SHORT PROBLEM: Each entry must appear again exactly as it does in the source.

ITEMS:
----

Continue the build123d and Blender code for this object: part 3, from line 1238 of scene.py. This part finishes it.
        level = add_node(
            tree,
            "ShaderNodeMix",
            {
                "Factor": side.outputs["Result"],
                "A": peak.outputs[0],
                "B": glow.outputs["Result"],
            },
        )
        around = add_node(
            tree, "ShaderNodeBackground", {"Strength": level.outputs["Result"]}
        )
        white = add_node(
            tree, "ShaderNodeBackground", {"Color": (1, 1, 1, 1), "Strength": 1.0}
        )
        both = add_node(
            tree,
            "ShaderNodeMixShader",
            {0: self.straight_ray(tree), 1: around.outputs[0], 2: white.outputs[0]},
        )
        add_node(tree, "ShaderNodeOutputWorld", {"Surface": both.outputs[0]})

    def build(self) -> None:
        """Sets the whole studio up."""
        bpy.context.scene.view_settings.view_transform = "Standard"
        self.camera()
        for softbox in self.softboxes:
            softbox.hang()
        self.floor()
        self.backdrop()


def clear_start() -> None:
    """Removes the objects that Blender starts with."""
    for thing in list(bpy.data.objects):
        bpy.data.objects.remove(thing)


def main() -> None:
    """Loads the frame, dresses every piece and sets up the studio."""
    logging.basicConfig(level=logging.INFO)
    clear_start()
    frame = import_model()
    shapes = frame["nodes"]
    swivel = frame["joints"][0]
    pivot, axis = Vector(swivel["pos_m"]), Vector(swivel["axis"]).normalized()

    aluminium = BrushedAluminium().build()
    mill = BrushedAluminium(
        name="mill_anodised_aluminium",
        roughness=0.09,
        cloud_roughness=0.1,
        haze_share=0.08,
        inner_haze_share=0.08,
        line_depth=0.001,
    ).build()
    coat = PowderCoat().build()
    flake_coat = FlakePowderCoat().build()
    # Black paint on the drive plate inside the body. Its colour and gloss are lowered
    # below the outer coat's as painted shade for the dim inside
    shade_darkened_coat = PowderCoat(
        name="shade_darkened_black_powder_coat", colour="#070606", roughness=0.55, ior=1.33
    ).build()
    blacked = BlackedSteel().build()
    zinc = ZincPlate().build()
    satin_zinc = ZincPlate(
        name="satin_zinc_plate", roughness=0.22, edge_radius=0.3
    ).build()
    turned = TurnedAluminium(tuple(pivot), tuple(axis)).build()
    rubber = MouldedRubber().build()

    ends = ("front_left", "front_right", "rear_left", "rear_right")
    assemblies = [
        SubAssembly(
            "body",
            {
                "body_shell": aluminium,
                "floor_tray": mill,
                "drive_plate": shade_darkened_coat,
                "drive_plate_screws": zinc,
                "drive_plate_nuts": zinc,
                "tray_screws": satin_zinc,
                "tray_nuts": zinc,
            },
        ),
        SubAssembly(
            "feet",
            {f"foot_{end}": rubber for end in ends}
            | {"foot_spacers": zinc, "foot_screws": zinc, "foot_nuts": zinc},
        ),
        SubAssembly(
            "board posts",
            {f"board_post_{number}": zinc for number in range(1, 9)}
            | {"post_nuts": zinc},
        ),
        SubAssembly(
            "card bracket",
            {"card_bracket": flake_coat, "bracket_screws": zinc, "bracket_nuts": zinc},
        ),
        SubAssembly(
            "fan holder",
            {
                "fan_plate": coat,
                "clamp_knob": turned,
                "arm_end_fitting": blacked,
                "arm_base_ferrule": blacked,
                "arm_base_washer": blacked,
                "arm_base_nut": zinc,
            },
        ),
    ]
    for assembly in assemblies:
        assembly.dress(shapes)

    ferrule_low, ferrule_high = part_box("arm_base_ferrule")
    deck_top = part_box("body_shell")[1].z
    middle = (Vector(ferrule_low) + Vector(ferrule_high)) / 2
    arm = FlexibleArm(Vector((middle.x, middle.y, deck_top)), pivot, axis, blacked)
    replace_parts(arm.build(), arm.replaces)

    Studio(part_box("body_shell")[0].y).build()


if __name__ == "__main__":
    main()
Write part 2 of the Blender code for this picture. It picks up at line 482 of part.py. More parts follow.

----

THE COMPLETED TASK:
Continue the build123d and Blender code for this object: part 3, from line 1238 of scene.py. This part finishes it.
        level = add_node(
            tree,
            "ShaderNodeMix",
            {
                "Factor": side.outputs["Result"],
                "A": peak.outputs[0],
                "B": glow.outputs["Result"],
            },
        )
        around = add_node(
            tree, "ShaderNodeBackground", {"Strength": level.outputs["Result"]}
        )
        white = add_node(
            tree, "ShaderNodeBackground", {"Color": (1, 1, 1, 1), "Strength": 1.0}
        )
        both = add_node(
            tree,
            "ShaderNodeMixShader",
            {0: self.straight_ray(tree), 1: around.outputs[0], 2: white.outputs[0]},
        )
        add_node(tree, "ShaderNodeOutputWorld", {"Surface": both.outputs[0]})

    def build(self) -> None:
        """Sets the whole studio up."""
        bpy.context.scene.view_settings.view_transform = "Standard"
        self.camera()
        for softbox in self.softboxes:
            softbox.hang()
        self.floor()
        self.backdrop()


def clear_start() -> None:
    """Removes the objects that Blender starts with."""
    for thing in list(bpy.data.objects):
        bpy.data.objects.remove(thing)


def main() -> None:
    """Loads the frame, dresses every piece and sets up the studio."""
    logging.basicConfig(level=logging.INFO)
    clear_start()
    frame = import_model()
    shapes = frame["nodes"]
    swivel = frame["joints"][0]
    pivot, axis = Vector(swivel["pos_m"]), Vector(swivel["axis"]).normalized()

    aluminium = BrushedAluminium().build()
    mill = BrushedAluminium(
        name="mill_anodised_aluminium",
        roughness=0.09,
        cloud_roughness=0.1,
        haze_share=0.08,
        inner_haze_share=0.08,
        line_depth=0.001,
    ).build()
    coat = PowderCoat().build()
    flake_coat = FlakePowderCoat().build()
    # Black paint on the drive plate inside the body. Its colour and gloss are lowered
    # below the outer coat's as painted shade for the dim inside
    shade_darkened_coat = PowderCoat(
        name="shade_darkened_black_powder_coat", colour="#070606", roughness=0.55, ior=1.33
    ).build()
    blacked = BlackedSteel().build()
    zinc = ZincPlate().build()
    satin_zinc = ZincPlate(
        name="satin_zinc_plate", roughness=0.22, edge_radius=0.3
    ).build()
    turned = TurnedAluminium(tuple(pivot), tuple(axis)).build()
    rubber = MouldedRubber().build()

    ends = ("front_left", "front_right", "rear_left", "rear_right")
    assemblies = [
        SubAssembly(
            "body",
            {
                "body_shell": aluminium,
                "floor_tray": mill,
                "drive_plate": shade_darkened_coat,
                "drive_plate_screws": zinc,
                "drive_plate_nuts": zinc,
                "tray_screws": satin_zinc,
                "tray_nuts": zinc,
            },
        ),
        SubAssembly(
            "feet",
            {f"foot_{end}": rubber for end in ends}
            | {"foot_spacers": zinc, "foot_screws": zinc, "foot_nuts": zinc},
        ),
        SubAssembly(
            "board posts",
            {f"board_post_{number}": zinc for number in range(1, 9)}
            | {"post_nuts": zinc},
        ),
        SubAssembly(
            "card bracket",
            {"card_bracket": flake_coat, "bracket_screws": zinc, "bracket_nuts": zinc},
        ),
        SubAssembly(
            "fan holder",
            {
                "fan_plate": coat,
                "clamp_knob": turned,
                "arm_end_fitting": blacked,
                "arm_base_ferrule": blacked,
                "arm_base_washer": blacked,
                "arm_base_nut": zinc,
            },
        ),
    ]
    for assembly in assemblies:
        assembly.dress(shapes)

    ferrule_low, ferrule_high = part_box("arm_base_ferrule")
    deck_top = part_box("body_shell")[1].z
    middle = (Vector(ferrule_low) + Vector(ferrule_high)) / 2
    arm = FlexibleArm(Vector((middle.x, middle.y, deck_top)), pivot, axis, blacked)
    replace_parts(arm.build(), arm.replaces)

    Studio(part_box("body_shell")[0].y).build()


if __name__ == "__main__":
    main()
Write part 2 of the Blender code for this picture. It picks up at line 482 of part.py. More parts follow.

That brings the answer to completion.